Today the face of the unnamed group is best typified by Robert L. Millet, a professor emeritus at LDS-owned Brigham Young University, and Richard Mouw, the former president of Fuller Theological Seminary. On November 13, 2004, apologist Ravi Zacharias was invited to address a capacity audience at the Mormon Tabernacle in Salt Lake City. Before Zacharias got up to speak, Mouw gave a short introduction and claimed that Christians “have often misrepresented the faith and beliefs of the Latter-day Saints.” Needless to say, his obvious slam on apologetically minded churches and ministries ended up attracting more media attention than Zacharias’s sermon. A few years later, Mouw penned a popular book2 stridently chiding those whom he felt practiced apologetics in too confrontational a manner.

Published in August 2015, Talking Doctrine: Mormons and Evangelicals in Conversation marks fifteen years of these interfaith meetings. With nineteen LDS and evangelical Christian contributors, this book appears to be the final scene of the group’s dialogue because, as Millet explained, “this particular body of participants had probed and investigated about as much as we could” (Talking Doctrine, p. 221).

Is Mormonism Christianity? Although there have been a few exceptions, most who had been allowed to participate in the interfaith dialogues are scholars working on or possessing their doctorates. Those who belong to Christian ministries aimed at exploring the differences between Mormonism and Christianity as well as most Utah Christian pastors were not invited to participate. It was as if only those with the gold jackets who agreed to abide by the unwritten rules of the fellows were offered an open door. Demonizing those who might practice apologetics differently than the scholars belonging to this group, Mouw explained in the book’s preface: “The past encounters between our two faith communities had been, from the beginnings of Mormonism in the early decades of the nineteenth century, typified by angry accusations and denunciatory rhetoric” (9). Later in the book, Millet poisons the well by contrasting those espousing an “anti-Mormon polemic” with the conversations of these particular scholars, which he wrote were marked by “sweet informality, a brother-and-sisterhood, a kindness in disagreement, a respect for opposing views, and a feeling of responsibility toward those not of our faith” (22–23).

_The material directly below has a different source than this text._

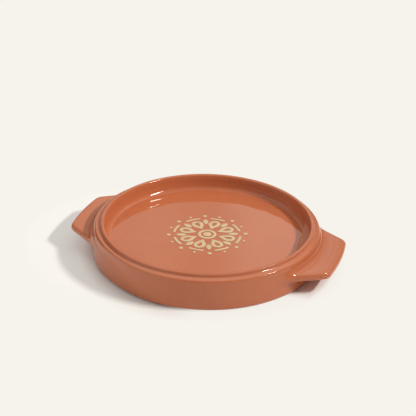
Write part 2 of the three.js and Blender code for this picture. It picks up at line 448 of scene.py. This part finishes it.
@dataclass(frozen=True)
class Swell:
    """A place where the wall stands out a little, or its shoulder stands up, as hands left it."""

    depth: float
    middle: float = 0.0
    full_half_angle: float = 24.0
    half_angle: float = 47.0
    start_radius: float = 124.5 * MM
    full_radius: float = 129.5 * MM

    def push(self, angle: float, radius: float) -> float:
        """How far a point is moved.

        Args:
            angle: Angle of the point in plan, in radians.
            radius: Its distance from the axis of the dish.

        Returns:
            The distance of the move.
        """
        off = abs(math.degrees(angle) - self.middle) % 360
        off = min(off, 360 - off)
        round_share = smooth_step(off, self.half_angle, self.full_half_angle)
        return self.depth * round_share * smooth_step(radius, self.start_radius, self.full_radius)


@dataclass
class Corner:
    """A corner of the body's half section."""

    reach: float
    height: float
    round: float = 0.0


@dataclass
class TurnedBody:
    """The turned body: foot ring, wall, shoulder, raised lip and floor."""

    radius: float
    height: float
    swells: tuple[Swell, ...]
    lifts: tuple[Swell, ...]
    base_round: float = 5.0 * MM
    foot_inner: float = 118.0 * MM
    foot_round: float = 2.0 * MM
    underside: float = 15.0 * MM
    underside_round: float = 5.0 * MM
    floor: float = 24.5 * MM
    floor_round: float = 5.2 * MM
    wall_foot: float = 117.4 * MM
    wall_middle: float = 118.8 * MM
    belly_low: float = 34.5 * MM
    belly_high: float = 38.5 * MM
    belly_round: float = 1.6 * MM
    shoulder: float = 37.8 * MM
    shoulder_rise: float = 2.2 * MM
    shoulder_round: float = 1.5 * MM
    riser: float = 124.0 * MM
    riser_round: float = 1.0 * MM
    lip_outer_round: float = 1.6 * MM
    lip_inner: float = 119.5 * MM
    lip_inner_round: float = 1.8 * MM
    round_segments: int = 6
    turns: int = 288
    ring_spacing: float = 7.0 * MM
    wall_end: float = 34.5 * MM
    rim_start: float = 38.5 * MM
    rim_swell_share: float = 0.15
    hollow: float = 0.06 * MM
    wave: float = 45.0 * MM
    crease: float = 40.0

    def corners(self) -> list[Corner]:
        """The corners from the middle of the underside to the middle of the floor."""
        return [
            Corner(0.0, self.underside),
            Corner(self.foot_inner, self.underside, self.underside_round),
            Corner(self.foot_inner, 0.0, self.foot_round),
            Corner(self.radius, 0.0, self.base_round),
            Corner(self.radius, self.shoulder, self.shoulder_round),
            Corner(self.riser, self.shoulder + self.shoulder_rise, self.riser_round),
            Corner(self.riser, self.height, self.lip_outer_round),
            Corner(self.lip_inner, self.height, self.lip_inner_round),
            Corner(self.wall_middle, self.belly_high, self.belly_round),
            Corner(self.wall_middle, self.belly_low, self.belly_round),
            Corner(self.wall_foot, self.floor, self.floor_round),
            Corner(0.0, self.floor),
        ]

    def trace_section(self) -> Object:
        """Draws the half section as a line of edges with rounded corners.

        Returns:
            The line, in the plane of X and Z.
        """
        corners = self.corners()
        bpy.ops.mesh.primitive_plane_add(size=MM)
        piece = new_piece("turned_body")
        with editing(piece):
            bpy.ops.mesh.select_all(action="SELECT")
            bpy.ops.mesh.merge(type="CENTER")
            bpy.ops.transform.translate(value=(corners[0].reach, 0.0, corners[0].height))
            for before, corner in zip(corners, corners[1:]):
                step = (corner.reach - before.reach, 0.0, corner.height - before.height)
                bpy.ops.mesh.extrude_region_move(TRANSFORM_OT_translate={"value": step})
            rounding = {"segments": self.round_segments, "affect": "VERTICES"}
            for corner in corners:
                if corner.round:
                    spot = Vector((corner.reach, 0.0, corner.height))
                    pick(piece, Pick.VERTICES, lambda vertex: (vertex.co - spot).length < WELD)
                    bpy.ops.mesh.bevel(offset=corner.round, **rounding)
            self.add_rings(piece)
        return piece

    def add_rings(self, piece: Object) -> None:
        """Divides the long straight stretches, so that the turned surface has rings to shape.

        Args:
            piece: The half section, open in edit mode.
        """
        edges = bmesh.from_edit_mesh(piece.data).edges
        lengths = {round(edge.calc_length(), 6) for edge in edges}
        for length in sorted(lengths):
            if length > 2 * self.ring_spacing:
                pick(piece, Pick.EDGES, lambda edge: abs(edge.calc_length() - length) < WELD)
                bpy.ops.mesh.subdivide(number_cuts=int(length / self.ring_spacing))

    def press_by_hand(self, vertex: MeshVertex) -> None:
        """Moves a point as the uneven hand-made wall needs.

        Args:
            vertex: A point of the turned surface.
        """
        radius = vertex.co.xy.length
        angle = math.atan2(vertex.co.y, vertex.co.x)
        rim = smooth_step(vertex.co.z, self.wall_end, self.rim_start)
        push = sum(swell.push(angle, radius) for swell in self.swells)
        push *= 1 - rim * (1 - self.rim_swell_share)
        vertex.co.z += rim * sum(lift.push(angle, radius) for lift in self.lifts)
        if radius and push:
            vertex.co.xy *= 1 + push / radius

    def build(self) -> Object:
        """Turns the half section into the body and presses shallow waves into it.

        Returns:
            The finished mesh object.
        """
        piece = self.trace_section()
        with editing(piece):
            bpy.ops.mesh.select_all(action="SELECT")
            bpy.ops.mesh.spin(steps=self.turns, angle=2 * math.pi, center=(0, 0, 0), axis=(0, 0, 1))
        for vertex in piece.data.vertices:
            self.press_by_hand(vertex)
        finish_surface(piece, self.crease)
        waves = bpy.data.textures.new("hand_waves", "CLOUDS")
        waves.noise_scale = self.wave
        waves.noise_depth = 0
        settings = {"texture_coords": "GLOBAL", "strength": self.hollow, "mid_level": 1.0}
        apply_modifier(piece, "DISPLACE", texture=waves, **settings)
        apply_modifier(piece, "WEIGHTED_NORMAL", keep_sharp=True)
        return piece

    def dress(self, piece: Object, finish: Material) -> None:
        """Gives the body its finish and its place."""
        place_piece(piece, finish, "dish_body")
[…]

The overwhelming consensus from the book’s contributors is that Mormonism is not so far off the orthodox trail as many might think. “Latter-day Saints are Bible-believing Christians—but with a difference” is how BYU professor J. B. Haws—quoting Philip Barlow—put it in his chapter “Is Mormonism Biblical?” (218). Roanoke College (VA) professor Gerald R. McDermott explained that as he did research for another book he coauthored with Millet in 2007, he “learned that the Mormon tradition was far more Christ-centered than I had imagined” (85).3

Core doctrines of Mormonism have not been abandoned by the LDS contributors. For example, in his chapter on “the origin and nature of human beings,” BYU professor Grant Underwood concluded that “the doctrine of humans’ potential to become like their Heavenly Father is central to the gospel of Jesus Christ,”4 a theme hardly consistent with the historic Christian faith when understood in its Mormon context. Millet points to the Eastern Orthodox doctrine of theosis to support potential divinization of humans, even though Mormonism’s doctrine of attaining the essence of deity is not the same. Millet explains, “Even though we believe in the ultimate deification of human beings, I am unaware of any authoritative statement in LDS literature that suggests that men and women will ever worship any being other than the ones within the Godhead.”5 Yet if God the Father was once just like we are when He was in His previous existence, as Mormonism teaches, then why are humans commanded to worship nothing more than an exalted man?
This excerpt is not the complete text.